Arthur Ashkin was awarded the Nobel Prize in Physics 2018 for the invention of optical tweezers and their biological applications, which fulfilled the prediction of Ashkin "I think the field of biology may win a Nobel Prize for the great work done by optical tweezers". Optical tweezers have aroused extensive attention since they were born, which manipulate tiny objects by exerting optical forces. Till now, optical tweezers have made great achievements in the field of physics, chemistry, biology, medicine and nanotechnology.
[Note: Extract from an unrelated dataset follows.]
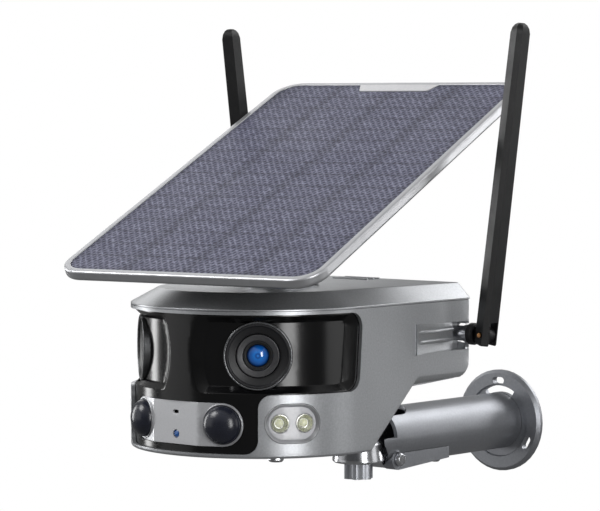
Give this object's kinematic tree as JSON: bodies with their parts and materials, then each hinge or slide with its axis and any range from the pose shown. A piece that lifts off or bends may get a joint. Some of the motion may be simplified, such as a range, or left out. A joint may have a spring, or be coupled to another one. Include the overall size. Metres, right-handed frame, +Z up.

In the process of interaction between light and matter, the transfer of linear momentum and angular momentum can generate optical forces, while the angular momentum of light can also induce optical torques. Optical torques have been widely used in optical manipulation for their advantages of non-contact, small size and high precision. Optical torques provide another degree of freedom in optical manipulation, finding wide applications in biomedical, physical and quantum sciences, including the fundamental mechanical properties of biopolymers and numerous molecular machines that drive the internal dynamics of cells.

On the one hand, optical torques endow biologists with a "microscopic hand" that can minimally manipulate organisms like a microscope because of their contactless nature. As a result, optical torques can control cells, viruses and other hard-to-control biological samples, avoiding potential sample damage and making many live experiments possible. Meanwhile, using non-contact capabilities, optical torques are able to drive the internal dynamics of cells without causing any damage. This can solve many thorny problems faced by biologists. On the other hand, optical torques are usually very small, down to the magnitude of pN?nm or even fN?nm, making them ideal for precise manipulation of small objects, such as rotating DNAs and proteins. With the support of such a precise tool, the characteristics of DNAs and proteins can be studied easier.

Except for biology, optical torques also have great potential applications in physical applications. As a cutting-edge technology, optical torque wrenches have been used to measure the Casimir torque and explore the quantum properties of gravity. Besides, it is known that optical torque wrenches are the basis of optical tweezers' quantitative experiments and have been used in various optical tweezers experiments, such as precise torque measurement and liquid viscosity determination.

In the past decade, the combination of optical torques with other technologies has further expanded the impact of optical torques in the field of biology and physics. For example, optical torques can be integrated with microfluidic systems. With the help of the transmission of fluid, optical torques assist optical tweezers capture the particle in the solution and transfer the angular momentum.

In this paper, we start by discussing the fundamentals and the conditions of two kinds of optical torques. By comparing the directions of optical torques and the angular momentum of the incident light, the optical torques can be classified as positive and negative optical torques. We discuss the mechanisms for the two kinds of optical torques in detail (Figs. 2-8). Then, we outline the traditional mechanisms for enhancing the optical torques, including spin-orbit coupling (Fig. 9), ring resonator (Fig. 10), and plasmonic structures (Fig. 11). Meanwhile, we introduce some leading-edge mechanisms for optical torques enhancement, like using super-hybrid modes from the combination of the electric toroidal dipole and magnetic multipoles (Fig. 12). Next, we review the physical and biological applications. In physical applications, we discuss the setup and theory of the optical torque wrench (Fig. 13) and micromechanics using optical torque, such as the Archimedes micro-screw (Fig. 14). In biological applications, we discuss the measurement of the biomolecule, like the characteristics of twisting in DNAs (Fig. 15), and we mention applications of optical torques in biorheology, biosensors, and micro-biorobots (Fig. 16). We culminate with a summary of the challenges in optical manipulation with optical torques, as well as the outlook of future developments, such as the torque sensing in biomedicine and light-driven biorobots.

The capabilities of optical torques to capture, control, and rotate particles have brought more opportunities for optical manipulation, compared with the translational movement of earlier optical tweezers technology. However, optical torques still face many challenges in optical manipulation. For example, the optical torque is generally small, so it is difficult to control large-sized particles, and the rotation efficiency is low, which brings some difficulties to the light-driven rotating micromechanics. Fortunately, nontrivial theoretical studies of topological optical forces have been proposed recently, which introduce topological concepts to optical forces at bound states in the continuum. This offers opportunities to realize optical force vortices, enhanced reversible forces, and even negative torque for manipulating nanoparticles and fluid flow. In the future, optical torques caused by topological optical force can be studied further to enhance the optical torques. In addition, by designing the diffraction characteristics of the metasurface, the direction control of the meta-robot can be realized, so as to realize the multi-dimensional steering of the light-driven robot. It can be predicted that optical torques will be more widely utilized in biomedical and physical sciences and other fields.